[Items listed in a dataset]
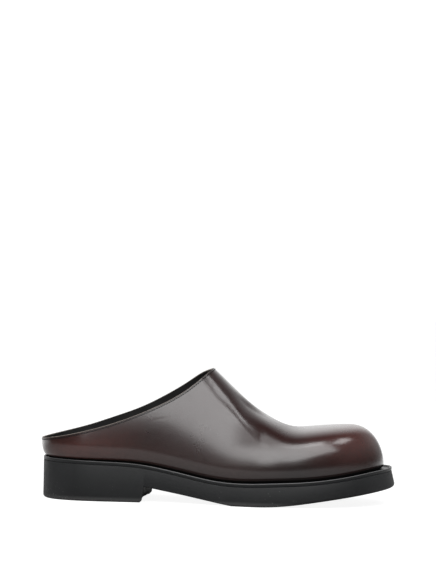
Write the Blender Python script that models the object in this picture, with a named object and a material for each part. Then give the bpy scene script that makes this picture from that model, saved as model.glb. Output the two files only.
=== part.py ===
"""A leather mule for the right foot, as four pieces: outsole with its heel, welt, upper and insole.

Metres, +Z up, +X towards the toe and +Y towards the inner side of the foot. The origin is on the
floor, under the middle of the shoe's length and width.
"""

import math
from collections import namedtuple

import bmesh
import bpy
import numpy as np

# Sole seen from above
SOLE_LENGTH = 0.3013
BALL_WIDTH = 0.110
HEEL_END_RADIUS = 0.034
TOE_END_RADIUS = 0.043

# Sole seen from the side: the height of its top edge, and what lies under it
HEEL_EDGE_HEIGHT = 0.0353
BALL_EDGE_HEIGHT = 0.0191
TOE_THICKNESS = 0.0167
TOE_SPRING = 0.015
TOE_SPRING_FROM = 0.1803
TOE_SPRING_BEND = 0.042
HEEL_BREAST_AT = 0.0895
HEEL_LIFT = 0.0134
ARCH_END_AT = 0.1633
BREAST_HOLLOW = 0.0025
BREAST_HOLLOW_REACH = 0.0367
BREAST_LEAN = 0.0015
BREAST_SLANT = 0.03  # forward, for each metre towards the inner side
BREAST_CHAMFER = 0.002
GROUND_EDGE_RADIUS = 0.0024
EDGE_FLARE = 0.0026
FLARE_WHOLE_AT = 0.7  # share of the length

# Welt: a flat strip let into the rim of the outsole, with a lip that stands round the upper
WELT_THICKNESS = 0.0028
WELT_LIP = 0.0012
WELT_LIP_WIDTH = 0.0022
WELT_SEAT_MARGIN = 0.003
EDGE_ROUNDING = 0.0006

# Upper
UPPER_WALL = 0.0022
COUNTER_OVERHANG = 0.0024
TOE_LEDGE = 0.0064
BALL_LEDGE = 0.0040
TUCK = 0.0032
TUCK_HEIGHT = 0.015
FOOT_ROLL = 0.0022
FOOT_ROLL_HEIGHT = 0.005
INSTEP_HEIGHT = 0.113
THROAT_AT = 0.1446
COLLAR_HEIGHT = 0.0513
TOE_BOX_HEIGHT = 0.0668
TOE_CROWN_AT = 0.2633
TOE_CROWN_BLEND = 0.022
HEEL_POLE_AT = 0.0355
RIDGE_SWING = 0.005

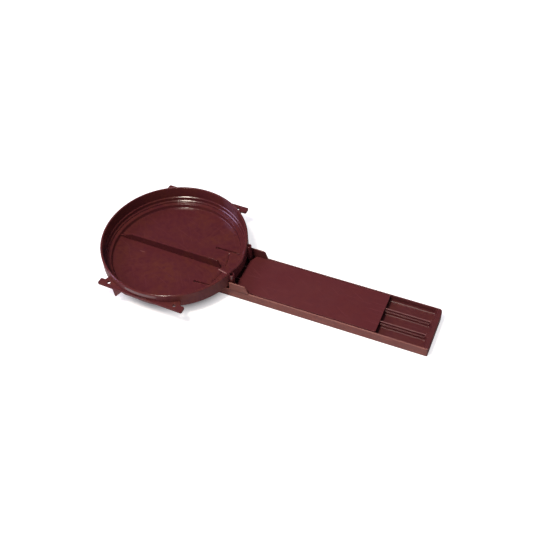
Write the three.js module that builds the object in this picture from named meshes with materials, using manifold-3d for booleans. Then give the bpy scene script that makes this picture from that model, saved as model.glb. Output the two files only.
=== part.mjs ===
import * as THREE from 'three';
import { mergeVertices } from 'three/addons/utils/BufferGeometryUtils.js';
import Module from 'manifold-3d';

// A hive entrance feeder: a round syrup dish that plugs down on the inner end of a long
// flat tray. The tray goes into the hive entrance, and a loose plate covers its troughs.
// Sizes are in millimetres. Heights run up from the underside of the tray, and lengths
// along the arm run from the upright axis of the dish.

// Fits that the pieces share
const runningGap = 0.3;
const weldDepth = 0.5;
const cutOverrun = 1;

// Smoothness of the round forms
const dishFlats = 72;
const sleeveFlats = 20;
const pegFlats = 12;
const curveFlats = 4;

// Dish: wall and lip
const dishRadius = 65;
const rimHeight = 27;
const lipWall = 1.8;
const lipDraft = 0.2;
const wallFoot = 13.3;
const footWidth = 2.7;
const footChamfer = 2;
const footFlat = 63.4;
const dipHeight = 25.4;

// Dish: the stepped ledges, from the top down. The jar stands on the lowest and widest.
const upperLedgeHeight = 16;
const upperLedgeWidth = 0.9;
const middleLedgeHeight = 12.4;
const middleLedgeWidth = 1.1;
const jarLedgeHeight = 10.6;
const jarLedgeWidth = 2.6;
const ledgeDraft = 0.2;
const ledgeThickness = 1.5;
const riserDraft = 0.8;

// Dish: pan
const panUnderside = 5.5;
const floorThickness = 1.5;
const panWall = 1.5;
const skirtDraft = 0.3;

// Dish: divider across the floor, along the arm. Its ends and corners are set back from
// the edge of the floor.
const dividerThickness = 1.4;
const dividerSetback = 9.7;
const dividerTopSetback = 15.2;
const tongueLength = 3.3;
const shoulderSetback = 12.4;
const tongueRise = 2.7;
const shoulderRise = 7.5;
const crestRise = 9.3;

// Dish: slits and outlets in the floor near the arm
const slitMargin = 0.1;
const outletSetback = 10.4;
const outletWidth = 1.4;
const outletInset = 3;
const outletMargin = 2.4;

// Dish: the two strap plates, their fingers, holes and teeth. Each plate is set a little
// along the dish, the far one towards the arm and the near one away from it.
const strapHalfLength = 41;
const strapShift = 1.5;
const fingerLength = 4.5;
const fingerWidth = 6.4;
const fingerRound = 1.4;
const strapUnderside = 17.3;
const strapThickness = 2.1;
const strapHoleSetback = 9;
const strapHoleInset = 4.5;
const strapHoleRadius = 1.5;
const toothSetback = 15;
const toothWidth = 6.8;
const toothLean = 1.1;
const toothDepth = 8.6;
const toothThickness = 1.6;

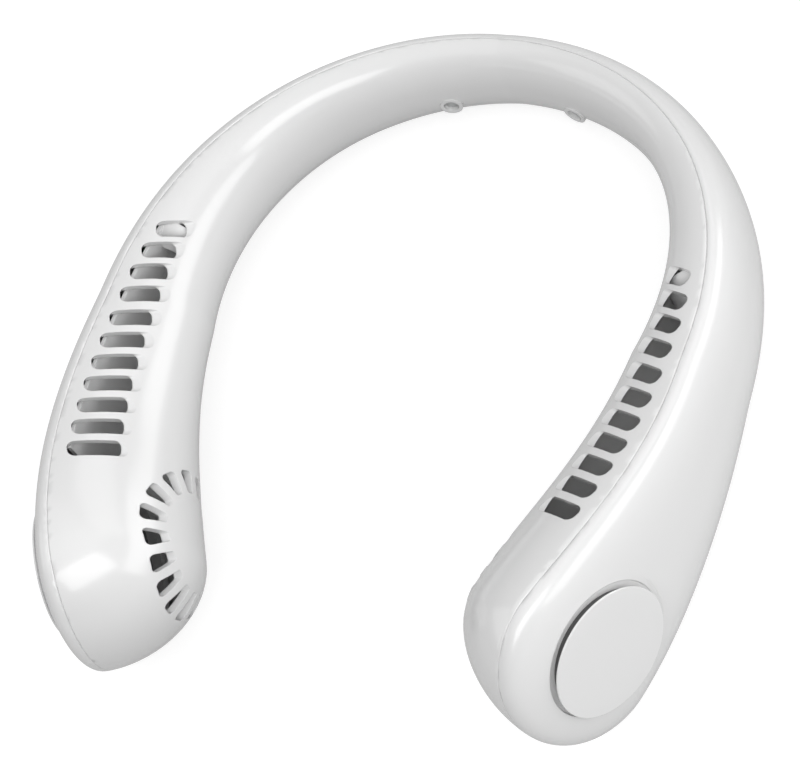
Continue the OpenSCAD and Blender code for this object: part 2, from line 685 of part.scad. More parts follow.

* * *

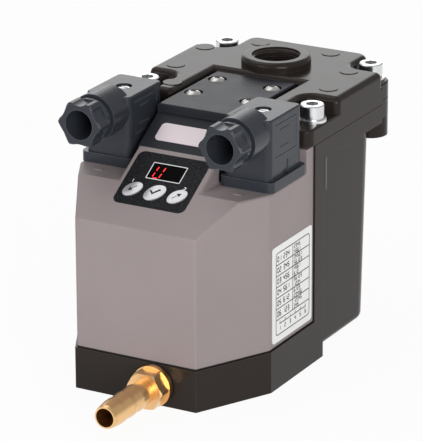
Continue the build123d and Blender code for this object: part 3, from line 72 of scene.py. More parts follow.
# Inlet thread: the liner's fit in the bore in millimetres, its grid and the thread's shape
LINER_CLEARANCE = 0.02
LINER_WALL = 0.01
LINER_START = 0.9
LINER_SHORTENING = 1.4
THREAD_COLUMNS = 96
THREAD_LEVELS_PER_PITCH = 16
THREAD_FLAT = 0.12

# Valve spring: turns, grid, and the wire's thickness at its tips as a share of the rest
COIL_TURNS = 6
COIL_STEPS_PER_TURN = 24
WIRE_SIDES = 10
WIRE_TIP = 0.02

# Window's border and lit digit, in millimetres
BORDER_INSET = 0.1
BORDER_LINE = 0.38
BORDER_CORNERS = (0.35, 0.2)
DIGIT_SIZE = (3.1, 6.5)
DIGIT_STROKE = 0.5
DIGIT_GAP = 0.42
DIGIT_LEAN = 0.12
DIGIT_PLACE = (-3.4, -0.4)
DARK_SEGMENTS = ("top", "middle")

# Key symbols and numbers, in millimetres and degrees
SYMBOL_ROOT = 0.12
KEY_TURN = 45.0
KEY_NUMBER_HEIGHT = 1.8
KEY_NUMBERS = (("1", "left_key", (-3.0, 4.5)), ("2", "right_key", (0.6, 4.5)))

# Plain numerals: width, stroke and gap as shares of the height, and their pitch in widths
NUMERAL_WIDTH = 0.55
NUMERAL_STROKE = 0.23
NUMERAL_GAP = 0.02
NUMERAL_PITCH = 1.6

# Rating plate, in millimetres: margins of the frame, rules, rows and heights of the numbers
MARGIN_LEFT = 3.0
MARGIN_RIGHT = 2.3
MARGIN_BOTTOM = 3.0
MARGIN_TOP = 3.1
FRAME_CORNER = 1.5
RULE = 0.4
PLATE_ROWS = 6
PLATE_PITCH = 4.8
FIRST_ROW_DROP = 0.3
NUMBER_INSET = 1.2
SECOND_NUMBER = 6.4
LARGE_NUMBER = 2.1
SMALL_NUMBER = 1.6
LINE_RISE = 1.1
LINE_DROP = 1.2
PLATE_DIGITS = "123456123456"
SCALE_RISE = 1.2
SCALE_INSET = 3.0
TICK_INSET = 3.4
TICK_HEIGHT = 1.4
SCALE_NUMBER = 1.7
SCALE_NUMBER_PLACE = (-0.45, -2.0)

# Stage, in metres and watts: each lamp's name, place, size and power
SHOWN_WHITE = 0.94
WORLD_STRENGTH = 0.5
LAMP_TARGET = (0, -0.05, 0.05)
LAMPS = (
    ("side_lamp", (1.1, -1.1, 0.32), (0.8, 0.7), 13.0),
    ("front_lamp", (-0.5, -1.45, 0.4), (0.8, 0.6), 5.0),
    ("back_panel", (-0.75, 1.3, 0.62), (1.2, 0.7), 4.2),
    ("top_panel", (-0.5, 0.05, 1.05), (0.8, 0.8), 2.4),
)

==

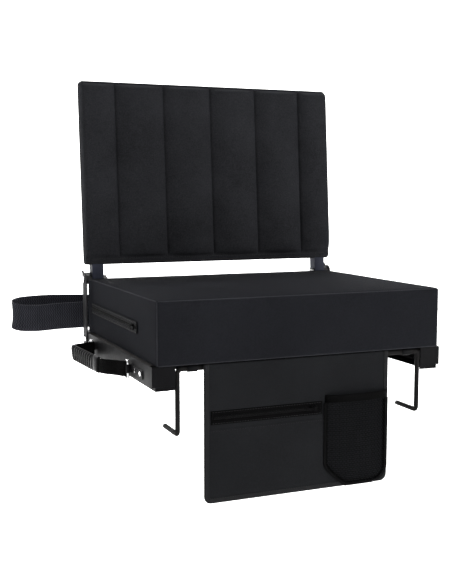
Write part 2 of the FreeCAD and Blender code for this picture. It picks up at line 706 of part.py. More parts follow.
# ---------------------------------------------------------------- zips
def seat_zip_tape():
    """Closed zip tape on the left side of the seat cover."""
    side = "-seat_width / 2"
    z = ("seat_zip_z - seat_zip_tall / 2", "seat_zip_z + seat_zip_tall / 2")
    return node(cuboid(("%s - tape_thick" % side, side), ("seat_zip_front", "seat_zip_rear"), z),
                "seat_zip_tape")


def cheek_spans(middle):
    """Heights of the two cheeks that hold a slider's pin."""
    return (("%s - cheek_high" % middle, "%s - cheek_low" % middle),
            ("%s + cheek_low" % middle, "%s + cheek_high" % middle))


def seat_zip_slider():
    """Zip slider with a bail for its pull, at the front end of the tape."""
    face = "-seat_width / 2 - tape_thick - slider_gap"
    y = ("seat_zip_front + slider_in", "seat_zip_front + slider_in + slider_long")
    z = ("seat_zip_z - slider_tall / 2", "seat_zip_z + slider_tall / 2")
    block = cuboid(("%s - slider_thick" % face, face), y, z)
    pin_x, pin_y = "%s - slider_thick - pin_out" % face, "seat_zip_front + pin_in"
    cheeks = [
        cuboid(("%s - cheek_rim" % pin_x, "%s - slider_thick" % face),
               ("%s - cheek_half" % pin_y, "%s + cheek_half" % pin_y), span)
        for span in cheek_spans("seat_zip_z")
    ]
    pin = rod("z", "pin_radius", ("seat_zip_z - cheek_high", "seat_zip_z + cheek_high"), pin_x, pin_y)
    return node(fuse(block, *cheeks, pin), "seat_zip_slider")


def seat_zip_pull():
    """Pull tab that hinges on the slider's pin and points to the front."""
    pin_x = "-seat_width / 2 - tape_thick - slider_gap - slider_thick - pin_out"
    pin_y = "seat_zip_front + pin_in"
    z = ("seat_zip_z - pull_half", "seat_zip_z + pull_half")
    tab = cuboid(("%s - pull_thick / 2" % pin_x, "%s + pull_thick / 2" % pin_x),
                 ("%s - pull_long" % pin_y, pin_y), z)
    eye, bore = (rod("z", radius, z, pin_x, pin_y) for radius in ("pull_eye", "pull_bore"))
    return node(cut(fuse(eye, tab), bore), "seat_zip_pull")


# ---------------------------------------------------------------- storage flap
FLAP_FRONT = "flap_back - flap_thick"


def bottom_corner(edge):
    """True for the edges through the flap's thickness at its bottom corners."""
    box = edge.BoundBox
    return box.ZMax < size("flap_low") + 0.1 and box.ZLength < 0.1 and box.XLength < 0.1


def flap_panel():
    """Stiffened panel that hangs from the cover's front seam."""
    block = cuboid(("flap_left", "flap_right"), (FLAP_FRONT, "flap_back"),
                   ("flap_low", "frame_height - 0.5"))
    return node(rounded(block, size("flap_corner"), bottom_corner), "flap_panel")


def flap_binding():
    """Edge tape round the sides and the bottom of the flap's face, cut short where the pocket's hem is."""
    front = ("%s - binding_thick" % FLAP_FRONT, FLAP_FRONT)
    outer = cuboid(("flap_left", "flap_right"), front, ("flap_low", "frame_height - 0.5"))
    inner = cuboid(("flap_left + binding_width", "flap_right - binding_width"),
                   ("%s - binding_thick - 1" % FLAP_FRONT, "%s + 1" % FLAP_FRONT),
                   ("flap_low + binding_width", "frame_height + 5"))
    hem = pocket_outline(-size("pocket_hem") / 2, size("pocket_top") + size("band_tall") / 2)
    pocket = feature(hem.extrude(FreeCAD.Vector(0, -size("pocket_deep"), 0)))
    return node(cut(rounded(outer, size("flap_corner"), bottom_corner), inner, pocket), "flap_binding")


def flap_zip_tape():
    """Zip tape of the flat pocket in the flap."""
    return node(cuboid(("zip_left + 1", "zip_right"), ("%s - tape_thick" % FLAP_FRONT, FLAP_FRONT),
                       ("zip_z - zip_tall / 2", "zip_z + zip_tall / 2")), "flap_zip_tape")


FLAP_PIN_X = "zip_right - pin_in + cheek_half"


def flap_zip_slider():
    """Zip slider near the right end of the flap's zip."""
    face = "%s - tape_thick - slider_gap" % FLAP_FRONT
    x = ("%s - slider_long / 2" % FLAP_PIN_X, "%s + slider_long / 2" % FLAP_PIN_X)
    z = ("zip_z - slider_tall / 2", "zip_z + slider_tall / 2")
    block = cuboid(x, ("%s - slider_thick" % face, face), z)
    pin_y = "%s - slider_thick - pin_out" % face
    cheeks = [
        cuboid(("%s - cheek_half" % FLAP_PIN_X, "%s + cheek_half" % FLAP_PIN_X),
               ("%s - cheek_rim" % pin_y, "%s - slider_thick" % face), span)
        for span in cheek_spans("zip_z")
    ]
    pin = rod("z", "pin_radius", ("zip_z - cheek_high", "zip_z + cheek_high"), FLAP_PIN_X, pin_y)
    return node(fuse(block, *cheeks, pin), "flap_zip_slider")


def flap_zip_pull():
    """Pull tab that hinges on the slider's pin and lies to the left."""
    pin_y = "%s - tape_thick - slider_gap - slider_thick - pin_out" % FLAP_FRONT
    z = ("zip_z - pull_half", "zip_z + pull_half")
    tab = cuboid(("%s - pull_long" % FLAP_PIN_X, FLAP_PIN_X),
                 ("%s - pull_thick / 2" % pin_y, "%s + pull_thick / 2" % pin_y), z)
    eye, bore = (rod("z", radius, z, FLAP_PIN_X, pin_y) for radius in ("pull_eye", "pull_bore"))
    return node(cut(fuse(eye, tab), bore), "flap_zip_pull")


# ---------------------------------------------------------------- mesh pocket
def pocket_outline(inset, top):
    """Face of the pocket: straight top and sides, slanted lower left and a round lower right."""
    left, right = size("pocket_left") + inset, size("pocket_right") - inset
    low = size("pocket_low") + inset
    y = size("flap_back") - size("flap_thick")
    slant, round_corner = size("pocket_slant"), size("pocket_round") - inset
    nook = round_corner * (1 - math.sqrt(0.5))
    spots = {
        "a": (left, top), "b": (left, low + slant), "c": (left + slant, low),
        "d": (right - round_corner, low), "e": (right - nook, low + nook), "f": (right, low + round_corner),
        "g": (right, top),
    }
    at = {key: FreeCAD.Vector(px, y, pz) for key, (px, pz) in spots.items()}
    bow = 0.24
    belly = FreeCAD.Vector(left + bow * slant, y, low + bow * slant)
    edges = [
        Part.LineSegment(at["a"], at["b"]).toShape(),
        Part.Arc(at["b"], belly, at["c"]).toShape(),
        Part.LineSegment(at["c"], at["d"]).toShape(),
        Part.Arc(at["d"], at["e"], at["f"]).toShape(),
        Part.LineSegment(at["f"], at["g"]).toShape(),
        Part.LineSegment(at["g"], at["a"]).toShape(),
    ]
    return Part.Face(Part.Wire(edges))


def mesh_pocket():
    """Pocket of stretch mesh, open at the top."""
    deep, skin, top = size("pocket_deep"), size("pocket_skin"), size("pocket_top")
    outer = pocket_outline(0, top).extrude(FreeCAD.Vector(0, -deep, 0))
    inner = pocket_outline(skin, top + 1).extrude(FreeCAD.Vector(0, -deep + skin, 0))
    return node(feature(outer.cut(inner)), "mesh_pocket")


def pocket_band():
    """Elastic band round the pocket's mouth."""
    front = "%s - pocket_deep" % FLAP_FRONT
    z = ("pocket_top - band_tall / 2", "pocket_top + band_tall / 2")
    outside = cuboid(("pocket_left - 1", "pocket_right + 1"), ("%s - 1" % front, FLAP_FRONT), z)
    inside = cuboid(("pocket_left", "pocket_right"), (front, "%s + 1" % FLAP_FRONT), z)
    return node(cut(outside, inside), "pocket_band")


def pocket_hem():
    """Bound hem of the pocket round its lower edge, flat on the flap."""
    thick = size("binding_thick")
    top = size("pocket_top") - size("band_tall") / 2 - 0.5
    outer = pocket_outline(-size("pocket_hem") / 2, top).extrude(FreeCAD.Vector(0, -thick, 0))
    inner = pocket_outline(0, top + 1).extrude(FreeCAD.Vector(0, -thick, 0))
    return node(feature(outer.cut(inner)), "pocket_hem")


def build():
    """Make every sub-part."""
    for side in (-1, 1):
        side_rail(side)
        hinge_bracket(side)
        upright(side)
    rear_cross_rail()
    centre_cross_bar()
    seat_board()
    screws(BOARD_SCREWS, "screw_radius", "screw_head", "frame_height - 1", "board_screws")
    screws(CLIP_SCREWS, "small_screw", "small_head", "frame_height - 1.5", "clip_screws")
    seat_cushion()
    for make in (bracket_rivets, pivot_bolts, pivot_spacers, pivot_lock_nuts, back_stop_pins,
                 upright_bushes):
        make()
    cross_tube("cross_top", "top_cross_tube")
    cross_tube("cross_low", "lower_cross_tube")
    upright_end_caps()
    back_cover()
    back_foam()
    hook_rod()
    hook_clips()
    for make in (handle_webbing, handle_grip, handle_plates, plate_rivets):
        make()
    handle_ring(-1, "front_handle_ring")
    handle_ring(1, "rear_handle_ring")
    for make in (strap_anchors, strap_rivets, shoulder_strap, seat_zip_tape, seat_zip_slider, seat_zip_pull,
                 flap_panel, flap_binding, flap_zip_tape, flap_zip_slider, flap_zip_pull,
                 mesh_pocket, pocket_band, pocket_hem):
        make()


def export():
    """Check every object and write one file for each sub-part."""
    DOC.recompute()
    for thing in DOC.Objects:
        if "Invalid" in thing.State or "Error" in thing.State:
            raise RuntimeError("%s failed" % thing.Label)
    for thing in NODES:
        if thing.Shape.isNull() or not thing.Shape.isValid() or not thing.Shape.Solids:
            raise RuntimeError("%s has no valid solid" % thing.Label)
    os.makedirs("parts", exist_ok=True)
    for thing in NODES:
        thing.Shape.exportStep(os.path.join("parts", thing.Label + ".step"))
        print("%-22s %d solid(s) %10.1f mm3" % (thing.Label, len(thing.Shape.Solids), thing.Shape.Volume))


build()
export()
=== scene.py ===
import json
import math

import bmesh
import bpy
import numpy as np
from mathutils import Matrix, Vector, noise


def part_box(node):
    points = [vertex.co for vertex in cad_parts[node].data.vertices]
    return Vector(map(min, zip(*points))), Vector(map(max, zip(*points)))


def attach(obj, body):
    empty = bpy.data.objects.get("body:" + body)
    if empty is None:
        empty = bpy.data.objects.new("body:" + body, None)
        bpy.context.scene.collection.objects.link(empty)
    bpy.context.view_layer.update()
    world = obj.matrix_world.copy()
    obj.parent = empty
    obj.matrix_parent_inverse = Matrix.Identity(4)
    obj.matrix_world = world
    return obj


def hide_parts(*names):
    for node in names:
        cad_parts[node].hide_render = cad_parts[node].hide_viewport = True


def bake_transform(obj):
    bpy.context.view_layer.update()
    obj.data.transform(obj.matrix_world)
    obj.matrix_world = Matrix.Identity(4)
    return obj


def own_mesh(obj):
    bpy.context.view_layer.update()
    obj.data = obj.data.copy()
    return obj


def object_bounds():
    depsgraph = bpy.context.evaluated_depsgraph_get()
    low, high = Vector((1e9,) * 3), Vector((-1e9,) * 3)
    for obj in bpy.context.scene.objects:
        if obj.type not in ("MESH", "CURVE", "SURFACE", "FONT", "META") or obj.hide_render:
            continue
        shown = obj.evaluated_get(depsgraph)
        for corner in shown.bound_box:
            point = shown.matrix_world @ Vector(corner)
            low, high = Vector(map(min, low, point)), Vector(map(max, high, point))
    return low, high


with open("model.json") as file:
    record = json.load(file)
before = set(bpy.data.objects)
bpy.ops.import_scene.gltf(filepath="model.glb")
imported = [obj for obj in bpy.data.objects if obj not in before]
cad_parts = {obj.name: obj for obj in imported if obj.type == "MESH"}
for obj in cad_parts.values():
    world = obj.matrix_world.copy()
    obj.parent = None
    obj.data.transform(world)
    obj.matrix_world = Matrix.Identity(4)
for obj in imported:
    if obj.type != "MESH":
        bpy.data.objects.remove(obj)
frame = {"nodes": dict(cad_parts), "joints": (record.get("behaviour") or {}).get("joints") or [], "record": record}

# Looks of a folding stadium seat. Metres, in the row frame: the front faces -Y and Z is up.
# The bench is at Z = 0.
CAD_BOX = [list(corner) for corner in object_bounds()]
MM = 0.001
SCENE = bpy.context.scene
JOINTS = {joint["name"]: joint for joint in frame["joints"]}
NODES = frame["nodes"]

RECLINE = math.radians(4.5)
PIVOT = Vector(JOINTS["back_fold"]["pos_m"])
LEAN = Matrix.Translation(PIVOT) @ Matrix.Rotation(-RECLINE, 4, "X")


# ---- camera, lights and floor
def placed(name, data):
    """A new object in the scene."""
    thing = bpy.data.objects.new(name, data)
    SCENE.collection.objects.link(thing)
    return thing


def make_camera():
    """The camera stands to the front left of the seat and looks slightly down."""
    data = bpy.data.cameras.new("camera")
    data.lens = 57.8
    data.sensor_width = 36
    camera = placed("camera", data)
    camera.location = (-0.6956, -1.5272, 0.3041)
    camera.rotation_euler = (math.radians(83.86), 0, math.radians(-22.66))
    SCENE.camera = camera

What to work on
In the listing above, locate the line containing "Write the Blender" and the line containing "FLARE_WHOLE_AT = 0.7". Extract those two lines and every line between them, exactly as written, and only those.

Task answer
Write the Blender Python script that models the object in this picture, with a named object and a material for each part. Then give the bpy scene script that makes this picture from that model, saved as model.glb. Output the two files only.
=== part.py ===
"""A leather mule for the right foot, as four pieces: outsole with its heel, welt, upper and insole.

Metres, +Z up, +X towards the toe and +Y towards the inner side of the foot. The origin is on the
floor, under the middle of the shoe's length and width.
"""

import math
from collections import namedtuple

import bmesh
import bpy
import numpy as np

# Sole seen from above
SOLE_LENGTH = 0.3013
BALL_WIDTH = 0.110
HEEL_END_RADIUS = 0.034
TOE_END_RADIUS = 0.043

# Sole seen from the side: the height of its top edge, and what lies under it
HEEL_EDGE_HEIGHT = 0.0353
BALL_EDGE_HEIGHT = 0.0191
TOE_THICKNESS = 0.0167
TOE_SPRING = 0.015
TOE_SPRING_FROM = 0.1803
TOE_SPRING_BEND = 0.042
HEEL_BREAST_AT = 0.0895
HEEL_LIFT = 0.0134
ARCH_END_AT = 0.1633
BREAST_HOLLOW = 0.0025
BREAST_HOLLOW_REACH = 0.0367
BREAST_LEAN = 0.0015
BREAST_SLANT = 0.03  # forward, for each metre towards the inner side
BREAST_CHAMFER = 0.002
GROUND_EDGE_RADIUS = 0.0024
EDGE_FLARE = 0.0026
FLARE_WHOLE_AT = 0.7  # share of the length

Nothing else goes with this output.